Rev takes great umbrage at Juicy's having told Tedra about his suspicions and taunts Juicy for his ‘useless’ inaction even if he were guilty of Pap's murder; Tedra notes this sounds ‘a little bit guilty’ before trying to break them up for fear the police will get called, and the couple clash openly over whether Juicy must leave the family house. Clearly still refusing the imperative to kill, Juicy declines to attack Rev with the heirloom butcher knife, proclaiming, ‘Let the devil have him’. Retribution immediately takes the form of Rev's choking on a barbecued rib from the family restaurant, eating his own increase, as it were. He dies out of a stubborn refusal to allow Juicy's attempts to perform the Heimlich manoeuvre, gesturing a dying accusation, ‘he's gay’, to which Tio shakes his head, ‘that's unfortunate’.

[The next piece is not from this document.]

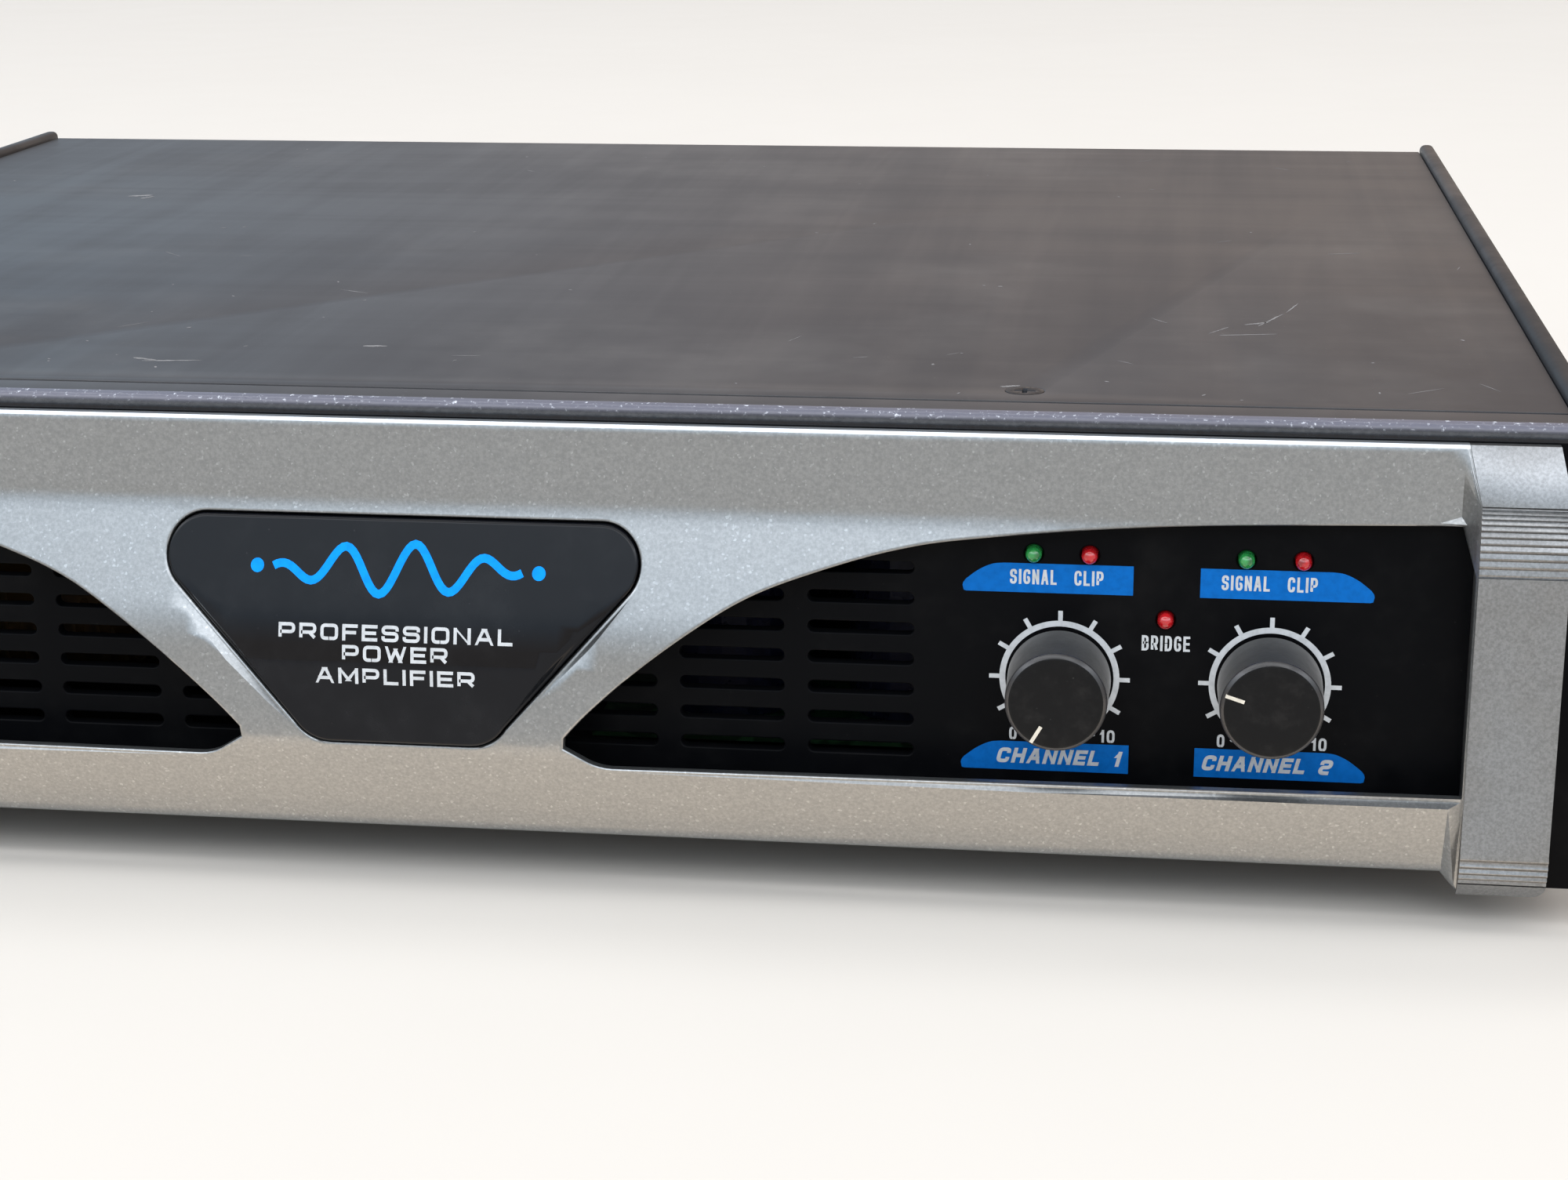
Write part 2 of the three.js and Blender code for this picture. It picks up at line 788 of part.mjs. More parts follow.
function connectorFlange(x, z, hole) {
  return slab(roundedRectangle(x, z, 13, 15.5, 2), rear.outside, rear.outside + 2, [
    circlePoints(x, z, hole),
  ]);
}

function speakerSocket(z) {
  const { x } = speaker;
  const barrel = rod(11.9, [rear.inside - 22, rear.outside + 3.4], x, z);
  const groove = turned(
    [
      [8.6, rear.outside - 16],
      [11.1, rear.outside - 16],
      [11.1, rear.outside + 5],
      [8.6, rear.outside + 5],
      [8.6, rear.outside - 16],
    ],
    x,
    z,
  );
  const keyway = block([x - 2, x + 2], [rear.outside - 14, rear.outside + 5], [z - 8.9, z - 6.4]);
  return cut(join(connectorFlange(x, z, 10), barrel), groove, keyway);
}

function inputSocket(z) {
  const { x } = input;
  const barrel = rod(11.4, [rear.inside - 20, rear.outside + 2.6], x, z);
  const groove = turned(
    [
      [7.9, rear.outside - 13],
      [9.9, rear.outside - 13],
      [9.9, rear.outside + 4],
      [7.9, rear.outside + 4],
      [7.9, rear.outside - 13],
    ],
    x,
    z,
  );
  const contacts = [90, 210, 330].map((degrees) => {
    const angle = THREE.MathUtils.degToRad(degrees);
    const [contactX, contactZ] = [x + 4.2 * Math.cos(angle), z + 4.2 * Math.sin(angle)];
    return rod(1.4, [rear.outside - 9, rear.outside + 4], contactX, contactZ, 8);
  });
  const latch = block([x - 3, x + 3], [rear.outside + 1.8, rear.outside + 3.4], [z + 10.2, z + 14]);
  return cut(join(connectorFlange(x, z, 10), barrel, latch), groove, ...contacts);
}

function modeSwitchBody() {
  const { x, z } = modeSwitch;
  const plate = slab(roundedRectangle(x, z, 15, 5.5, 1), rear.outside, rear.outside + 0.9);
  const box = block([x - 6.8, x + 6.8], [rear.inside - 7, rear.outside + 0.5], [z - 3.4, z + 3.4]);
  const slot = block([x - 5.2, x + 5.2], [rear.inside - 4, rear.outside + 4], [z - 2.2, z + 2.2]);
  return cut(join(plate, box), slot);
}

function modeSwitchSlider() {
  const { x, z } = modeSwitch;
  const left = x - 4.8;
  return block([left, left + 5.3], [rear.inside - 3, rear.outside + 3.4], [z - 1.8, z + 1.8]);
}

// ---------------------------------------------------------------- inside the chassis
const transformer = { x: -118, y: 118, inner: 16, outer: 58, low: 4.5, high: 60 };

function toroidalTransformer() {
  const { x, y, inner, outer, low, high } = transformer;
  const round = 12;
  const profile = [
    ...arcPoints(outer - round, high - round, round, 0, 90, 3),
    ...arcPoints(inner + round, high - round, round, 90, 180, 3),
    ...arcPoints(inner + round, low + round, round, 180, 270, 3),
    ...arcPoints(outer - round, low + round, round, 270, 360, 3),
    [outer, high - round],
  ];
  return turnedUpright(profile, x, y, 24);
}

function transformerWasher() {
  const { x, y, high } = transformer;
  const low = high + gap;
  return turnedUpright([[5, low], [40, low], [40, low + 2], [5, low + 2], [5, low]], x, y, 20);
}

function transformerBolt() {
  const { x, y, high } = transformer;
  const head = tile(circlePoints(x, y, 7.5, 6), high + 2 + 2 * gap, high + 8);
  return join(head, post(4, [body.floor + body.sheet + gap, high + 4], x, y, 20));
}

function heatSink(left) {
  const fins = 9;
  const width = 62;
  const low = 12;
  const base = 5;
  const height = 58;
  const pitch = width / fins;
  const points = [[left, low], [left + width, low]];
  for (let fin = fins - 1; fin >= 0; fin -= 1) {
    const right = left + (fin + 1) * pitch - pitch * 0.2;
    points.push([right, low + base], [right, low + height]);
    points.push([right - 2, low + height], [right - 2, low + base]);
  }
  points.splice(2, 0, [left + width, low + base]);
  points.push([left, low + base]);
  return slab(points, 165, 325);
}

const mainBoard = () => block([26, 196], [38, 150], [9, 10.6]);

function filterCapacitor(x, y) {
  const low = 10.6 + gap;
  return turnedUpright(
    [[0, low], [15, low], [15, low + 2], [14.4, low + 2.6], [15, low + 3.2], [15, 62], [14, 63], [0, 63]],
    x,
    y,
    18,
  );
}

function rectifier() {
  const low = body.floor + body.sheet + gap;
  return tile(roundedRectangle(-30, 220, 14, 14, 2, 3), low, low + 11, [circlePoints(-30, 220, 2.6, 14)]);
}

// ---------------------------------------------------------------- assembly
function addStructure() {
  add("chassis_tub", chassisTub(), materials.blackSteel);
  add("front_plate", frontPlate(), materials.blackSteel);
  add("top_cover", topCover(), materials.coverSteel);
  add("rear_panel", rearPanel(), materials.blackSteel);
  add("fascia_moulding", fasciaMoulding(), materials.silverPaint);
  add("badge_plate", badgePlate(), materials.glossBlack);
  add("end_column_right", endColumn(1), materials.castAluminium);
  add("end_column_left", endColumn(-1), materials.castAluminium);
  coverScrew.x.forEach((x, index) => {
    add(`cover_screw_${index + 1}`, frontCoverScrew(x), materials.zinc);
    add(`cover_screw_${index + 3}`, rearCoverScrew(x), materials.zinc);
  });
  const footPlaces = [-foot.x, foot.x].flatMap((x) => [[x, foot.front], [x, foot.rear]]);
  footPlaces.forEach(([x, y], index) => {
    add(`rubber_foot_${index + 1}`, rubberFoot(x, y), materials.rubber);
  });
}

function addControls() {
  channelX.forEach((x, index) => {
    const channel = index + 1;
    add(`knob_${channel}`, knobCap(x), materials.mattBlack);
    add(`pot_shaft_${channel}`, potShaft(x), materials.zinc);
    add(`pot_body_${channel}`, potBody(x), materials.zinc);
    add(`pot_nut_${channel}`, potNut(x), materials.zinc);
  });
  for (const [name, [x, z]] of Object.entries(ledPlaces)) {
    const green = name.startsWith("signal") || name.startsWith("power");
    add(name, ledLamp(x, z), green ? materials.greenLens : materials.redLens);
  }
  add("control_board", controlBoard(), materials.circuitBoard);
  add("power_switch_housing", switchHousing(), materials.mattBlack);
  add("power_rocker", rockerKey(), materials.glossBlack);
}

function addRearFittings() {
  fanPlaces.forEach((x, index) => {
    const number = index + 1;
    add(`fan_frame_${number}`, fanFrame(x), materials.mattBlack);
    add(`fan_rotor_${number}`, fanRotor(x), materials.mattBlack);
    add(`fan_guard_${number}`, fanGuard(x), materials.zinc);
  });
  add("mains_inlet", mainsInlet(), materials.mattBlack);
  add("breaker_body", breakerBody(), materials.mattBlack);
  add("breaker_button", breakerButton(), materials.redLens);
  speaker.z.forEach((z, index) => {
    add(`speaker_socket_${index + 1}`, speakerSocket(z), materials.mattBlack);
  });
  input.z.forEach((z, index) => {
    add(`input_socket_${index + 1}`, inputSocket(z), materials.mattBlack);
  });
  add("mode_switch_body", modeSwitchBody(), materials.zinc);
  add("mode_switch_slider", modeSwitchSlider(), materials.mattBlack);
}

function addInside() {
  add("toroidal_transformer", toroidalTransformer(), materials.winding);
  add("transformer_washer", transformerWasher(), materials.zinc);
  add("transformer_bolt", transformerBolt(), materials.zinc);
  add("heat_sink_1", heatSink(40), materials.aluminium);
  add("heat_sink_2", heatSink(128), materials.aluminium);
  add("main_board", mainBoard(), materials.circuitBoard);
  const capacitorPlaces = [52, 92].flatMap((x) => [[x, 62], [x, 108]]);
  capacitorPlaces.forEach(([x, y], index) => {
    add(`filter_capacitor_${index + 1}`, filterCapacitor(x, y), materials.capacitor);
  });
  add("rectifier", rectifier(), materials.mattBlack);
}

addStructure();
addControls();
addRearFittings();
addInside();

// The frame's origin is the middle of the footprint: y runs from the knob faces to the button at the back.
const rearmost = rear.outside + 8;
amplifier.position.set(0, -(knob.face + rearmost) / 2, foot.below);

export default amplifier;
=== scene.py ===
"""Looks of a two-unit rack power amplifier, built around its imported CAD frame."""

import json
import math
import random

import bmesh
import bpy
import numpy as np
from mathutils import Matrix, Vector
from mathutils.geometry import delaunay_2d_cdt


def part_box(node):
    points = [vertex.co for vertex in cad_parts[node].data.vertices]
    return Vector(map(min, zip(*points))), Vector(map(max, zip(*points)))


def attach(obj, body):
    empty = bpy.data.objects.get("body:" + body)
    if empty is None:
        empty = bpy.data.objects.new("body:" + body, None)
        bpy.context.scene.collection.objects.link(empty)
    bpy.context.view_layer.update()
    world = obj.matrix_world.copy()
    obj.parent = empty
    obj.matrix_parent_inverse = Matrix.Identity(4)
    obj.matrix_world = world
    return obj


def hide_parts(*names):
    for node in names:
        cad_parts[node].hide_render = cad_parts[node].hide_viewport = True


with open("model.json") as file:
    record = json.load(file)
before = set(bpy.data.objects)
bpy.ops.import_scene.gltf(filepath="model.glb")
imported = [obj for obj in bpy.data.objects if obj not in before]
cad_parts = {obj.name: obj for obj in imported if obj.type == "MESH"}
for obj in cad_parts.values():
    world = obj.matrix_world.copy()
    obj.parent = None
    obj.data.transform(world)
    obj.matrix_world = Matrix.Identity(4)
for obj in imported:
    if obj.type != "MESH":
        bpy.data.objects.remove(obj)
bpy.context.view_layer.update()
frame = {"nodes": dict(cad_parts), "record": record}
random.seed(7)

# ---- the frame, in millimetres
# Sizes below are millimetres from the front plate: x to the right, y backwards from its face,
# z upwards from its lower edge.
MM = 0.001
plate_low, plate_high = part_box("front_plate")
FACE = Vector((0, plate_low.y, plate_low.z))
HALF_WIDTH = plate_high.x / MM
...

Like rebellious characters penned by Pirandello, Juicy reminds the onstage cast that they are all tragic in the eyes of the audience, whose knowledge or programme-reminder of Hamlet's plot and structure demands that they now all die, to which Tio protests, ‘well, technically, Horatio …’ A reclaimed Ophelia, Opal declares she won’t ‘die for nobody’, while Tedra demands who exactly dictates their deaths. At Juicy's suggestion they at least try to keep to ‘plot, structure’, they comically mime attacking each other with plastic picnic cutlery, stepping around Rev's prone body, screaming cathartically. Tedra feels disburdened, stating frankly that the ‘dead still remind [her] of the dead’, and alluding to Gertrude's opacity once again, says cryptically she ‘thought [she] knew what [she] wanted to say when [she] got everyone's attention, but …’ Juicy delivers a final rhetorical gesture to Shakespeare, proclaiming ‘what sleep of death may come’ as Tio hungrily eats a salad. Standing up to join the dance party heralded by Larry's flamboyant return (he has ‘lost track of time and just thrown something on’), Rev reclaims the ghost's pig's head from the barbecue rack and dances along with the cast – you just can’t keep a good barbecue down.